My dad's work PC got this a couple months ago, MSE never found it. Avast did but was unable to remove the rootkit, but blocked it from phoning home at the least. I would love to install Avast on the computers of clients but I know I can't rely on them to re-activate the software every year (which is dumb, the program is free ffs).

Windows 8's lack of a cut to the chase method of getting to Safe Mode is dumb. Your computer has to "not be able to boot up" a few times to even get to the Advanced Startup Options menu, and even then most of the time it just rolls back all your crap that didn't even cause a problem because you overclocked too hard or installed a dodgy driver. No idea why Microsoft changed that so much and removed the F8 options for computer professionals.


----------



## X800 (Dec 7, 2012)

You can boot in to safe mode win8.Here how to http://www.howtogeek.com/107511/how-to-boot-into-safe-mode-on-windows-8-the-easy-way/


----------



## dir_d (Dec 7, 2012)

to get into safemode easy in win 8 go into msconfig and flag safemode on boot. Super simple and easy.


----------



## Drone (Dec 8, 2012)

Ransomware ...

How to get rid of it

http://www.bleepingcomputer.com/virus-removal/remove-fbi-monkeypak-ransomware


http://blog.eset.com/2012/08/20/fbi-ransomware-reveton-seeks-moneypak-payment-in-the-name-of-the-law

http://www.fbi.gov/knoxville/press-releases/2012/internet-scam-warning-reveton-ransomware

I remember it was in all summer news


----------



## Arctucas (Dec 8, 2012)

@RAW,

Did you perhaps mean to go to jonnyGURU.com (the PSU review site)?


----------



## Raw (Dec 8, 2012)

Arctucas said:


> @RAW,
> 
> Did you perhaps mean to go to jonnyGURU.com (the PSU review site)?

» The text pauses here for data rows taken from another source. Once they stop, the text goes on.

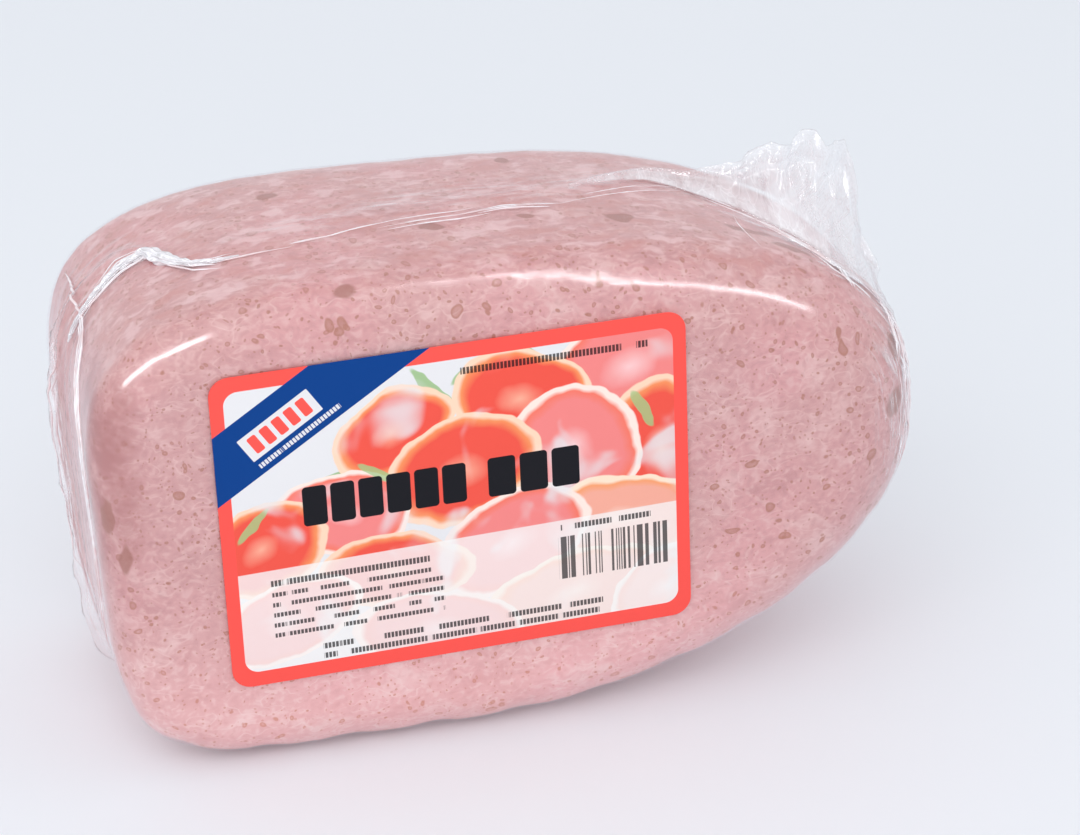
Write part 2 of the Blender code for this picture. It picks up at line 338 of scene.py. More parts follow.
def film_folds(angle, length):
    """How far the film stands off the loaf, and how bunched and veiled it is, on the side."""
    degrees = np.degrees(np.mod(angle, 2.0 * pi))
    place = outline_place(angle)
    from_seam = length - seam_length(degrees)
    crest = np.interp(np.abs(from_seam + 0.0012 * wander(place, 1)), CREST_AWAY, CREST_SHARE)
    lift = ridge_height(degrees) * crest * (0.9 + 0.22 * wander(place * 2.0, 2))
    part = {}
    folds = {}
    for name, (middle, half, power, reach, height, sets) in SEAM_FOLDS.items():
        part[name] = near_angle(degrees, middle, half) ** power
        folds[name] = sum(share * fold(from_seam / pitch + waves * wander(place, seed))
                          for pitch, waves, seed, share in sets)
        lift = lift + height * part[name] * near_distance(from_seam, reach) * folds[name]
    # The round end's film lies in folds all round its side
    around = near_angle(degrees, 8.0, 34.0) * smooth_step(0.013, 0.028, length)
    around = around * smooth_step(0.100, 0.075, length)
    around_fold = fold(length / 0.0085 + 0.9 * wander(place * 2.0, 8) + 0.5 * wander(place, 5))
    lift = lift + 0.0004 * around * (around_fold - 0.4)
    # Film is drawn towards the tail's foot
    foot = read_pairs(signed(degrees), TAIL_PATH)
    foot_fold = fold((length - foot) / 0.0042 + 0.9 * wander(place, 9))
    beside = near_distance(length - foot + 0.0035, 0.0050) * near_angle(degrees, 36.0, 44.0)
    lift = lift + 0.0004 * beside * foot_fold
    veil = (part["square_end"] * near_distance(from_seam, 0.014)
            * (0.06 + 0.26 * folds["square_end"])
            + around * (0.20 + 0.40 * around_fold + 0.15 * folds["round_end"])
            + part["top"] * near_distance(from_seam, 0.008) * (0.10 + 0.18 * folds["top"])
            + beside * (0.30 + 0.60 * foot_fold))
    return lift, np.clip(veil, 0.0, 1.0)


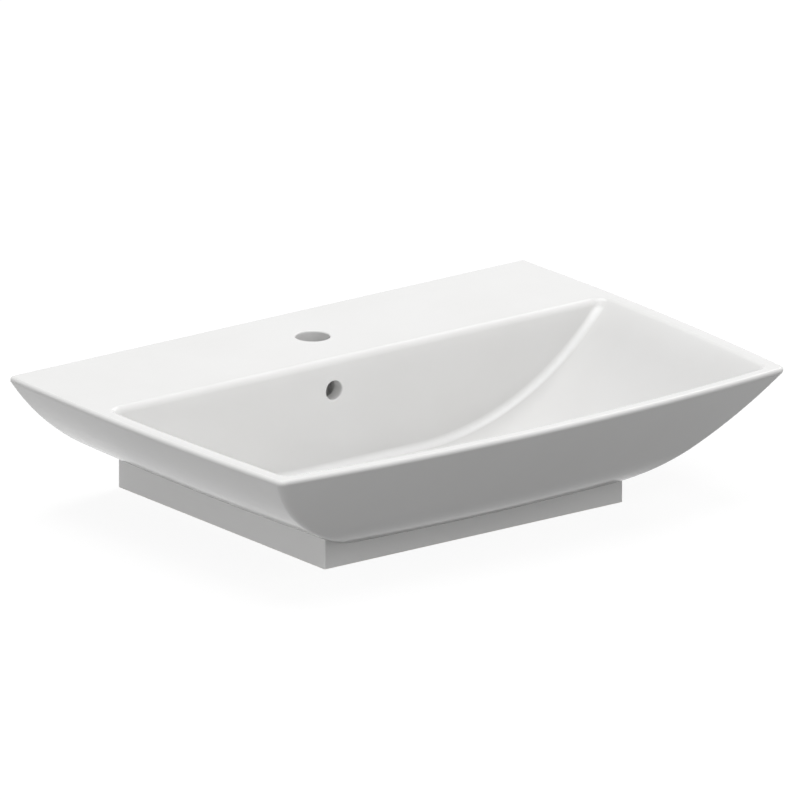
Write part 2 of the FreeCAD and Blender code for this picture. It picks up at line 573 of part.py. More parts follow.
def cam_ring():
    """Ring with saw teeth that turns a step each time the stem's collar is pushed on it."""
    outer = CARTRIDGE_BORE_RADIUS - RUNNING_CLEARANCE
    body_z = CAM_TIP_Z - CAM_TOOTH_HEIGHT
    solid = ring(outer, CAM_RING_HOLE_RADIUS, CAM_FOOT_Z, body_z)
    half = math.pi * CAM_RING_HOLE_RADIUS / CAM_TEETH
    rim = ring(outer, CAM_RING_HOLE_RADIUS, body_z - 1, CAM_TIP_Z)
    for step in range(CAM_TEETH):
        saw = [Vector(0, -half, body_z), Vector(0, half, body_z), Vector(0, half, CAM_TIP_Z)]
        tooth = Part.Face(Part.makePolygon(saw + saw[:1])).extrude(Vector(2 * outer, 0, 0))
        tooth.rotate(Vector(0, 0, 0), UP, step * 360 / CAM_TEETH)
        tooth.translate(OUTLET)
        solid = solid.fuse(tooth.common(rim))
    return solid


def return_spring():
    """Coil spring between the cartridge's floor and the stem's nose."""
    low = BRIDGE_Z + CARTRIDGE_FLOOR + SPRING_WIRE_RADIUS
    height = NOSE_Z - SPRING_WIRE_RADIUS - low
    helix = Part.makeHelix(height / SPRING_TURNS, height, SPRING_COIL_RADIUS)
    helix.translate(OUTLET + UP * low)
    start = helix.Edges[0].Vertexes[0].Point
    heading = helix.Edges[0].tangentAt(helix.Edges[0].FirstParameter)
    side = Vector(1, 0, 0)
    across = heading.cross(side).normalize()
    corners = []
    for step in range(SPRING_WIRE_SIDES):
        angle = 2 * math.pi * step / SPRING_WIRE_SIDES
        corners.append(start + (side * math.cos(angle) + across * math.sin(angle))
                       * SPRING_WIRE_RADIUS)
    wire = Part.makePolygon(corners + corners[:1])
    return Part.Wire(helix).makePipeShell([wire], True, True)


def save(name, shape):
    """Write one sub-part as a STEP file named after its node."""
    shape.exportStep(os.path.join("parts", name + ".step"))


def main():
    """Build every sub-part and write it out."""
    os.makedirs("parts", exist_ok=True)
    for build in (basin_body, waste_body, flange_gasket, sealing_cone, slip_washer, back_nut,
                  plug_cap, plug_seal, plug_stem, cartridge_body, cartridge_cap, cam_ring,
                  return_spring):
        save(build.__name__, build())


main()
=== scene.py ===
import logging
import math
from dataclasses import dataclass, field
from enum import Enum

import bmesh
import bpy
from mathutils import Matrix, Vector


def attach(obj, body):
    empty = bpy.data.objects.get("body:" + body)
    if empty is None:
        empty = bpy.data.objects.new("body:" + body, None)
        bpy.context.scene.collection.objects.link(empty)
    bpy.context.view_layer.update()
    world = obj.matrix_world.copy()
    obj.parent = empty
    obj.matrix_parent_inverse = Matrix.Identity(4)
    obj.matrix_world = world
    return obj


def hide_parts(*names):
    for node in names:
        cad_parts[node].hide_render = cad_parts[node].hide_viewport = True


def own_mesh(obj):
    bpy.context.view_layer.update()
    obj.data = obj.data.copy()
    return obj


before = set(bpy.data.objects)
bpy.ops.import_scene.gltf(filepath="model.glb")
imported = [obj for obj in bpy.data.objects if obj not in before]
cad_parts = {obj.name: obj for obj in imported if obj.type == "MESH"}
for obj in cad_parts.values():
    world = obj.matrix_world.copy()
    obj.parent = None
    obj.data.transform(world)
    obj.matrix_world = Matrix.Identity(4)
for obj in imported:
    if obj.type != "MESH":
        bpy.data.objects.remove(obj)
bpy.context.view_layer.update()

# Visual model of a semi recessed basin: the glazed casting and its click waste, dressed over the
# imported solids. Metres, in the frame of the solids: the worktop is Z = 0, the wall is Y = 0.

LOG = logging.getLogger("basin")
MM = 0.001
# Points nearer than this are one.
JOIN = 0.002 * MM
# Where the waste's axis crosses the worktop.
OUTLET = Vector((0, -0.25, 0))
# The mesh attribute that holds the painted highlight in the crease along the bowl's back wall.
HIGHLIGHT_ATTRIBUTE = "glaze_pool"
# How far the large faces lead when the light over a piece is faired, where 50 is even.
FAIR_WEIGHT = 60
# About how far apart a wave texture sets its rings at scale 1.
WAVE_RING = 0.3

Colour = tuple[float, float, float, float]
Point = tuple[float, float, float]
Span = tuple[float, float]


def grey(level: float) -> Colour:
    """An opaque grey of the given linear level."""
    return (level, level, level, 1.0)


class Shade(Enum):
    """How the faces of a piece take light: the angle in degrees from which an edge stays sharp."""

    TURNED = 35.0
    CAST = 28.0


# ---- node trees -----------------------------------------------------------------------------
@dataclass(frozen=True)
class Cloud:
    """A noise pattern, and the part of its range that a finish uses.

    Attributes:
        scale: clouds to the metre.
        layers: finer layers laid over them.
        low: value up to which the noise shows nothing.
        high: value from which it shows in full.
    """

    scale: float
    layers: float
    low: float = 0.0
    high: float = 1.0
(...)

Yea... that's where I wanted to go.

OMG, I must have mistyped it the first attempt and I'll bet that's where I picked up this shit.
I think I may have typed joHNny or something else.


----------



## Raw (Dec 8, 2012)

dir_d said:


> to get into safemode easy in win 8 go into msconfig and flag safemode on boot. Super simple and easy.



Want to tell me how to go into msconfig when I can't go in to msconfig?
I can't go in to anything.


And shift-F8 doesn't get me in to advanced mode to allow me to get to the command line to use msconfig.

As the machine actually does get to the OS for a few seconds I can use Win key+R and get me to the command line BUT it just disappears as soon as I enter msconfig hit the enter key.
Then the FBI bs pops up.
Very aggravating.

I'm going to pull the drive and slave it elsewhere to fix it this morning.


----------



## Melvis (Dec 8, 2012)

Seen this before on a computer that came in a few weeks back, wasnt the FBI but was some police BS that said and asked the same thing. Pulled the drive out of the machine, connected it to another computer as a slave drive, then ran a scan through it (just happened to be avast). Virus gone!!

Safe mode wont work either as it also pops up in that.


----------



## Jetster (Dec 8, 2012)

shift + f8


----------



## Jetster (Dec 8, 2012)

The newegg shell shocker is Kasperski $10...For next time


----------



## Raw (Dec 9, 2012)

*Good riddance to rubbish*

Well, I finally flushed Win 8 down the toilet and went back to 7 on my Security System.

When (if ever) I get the Win 8 CD from Microsoft in the mail that I ordered I'm going to donate it to a needy family or Salvation Army.
Although I may feel guilty about doing that.


----------



## ThE_MaD_ShOt (Dec 9, 2012)

I am a needy family and can be the Salvation army if you need me to be 

Glad you got it going


----------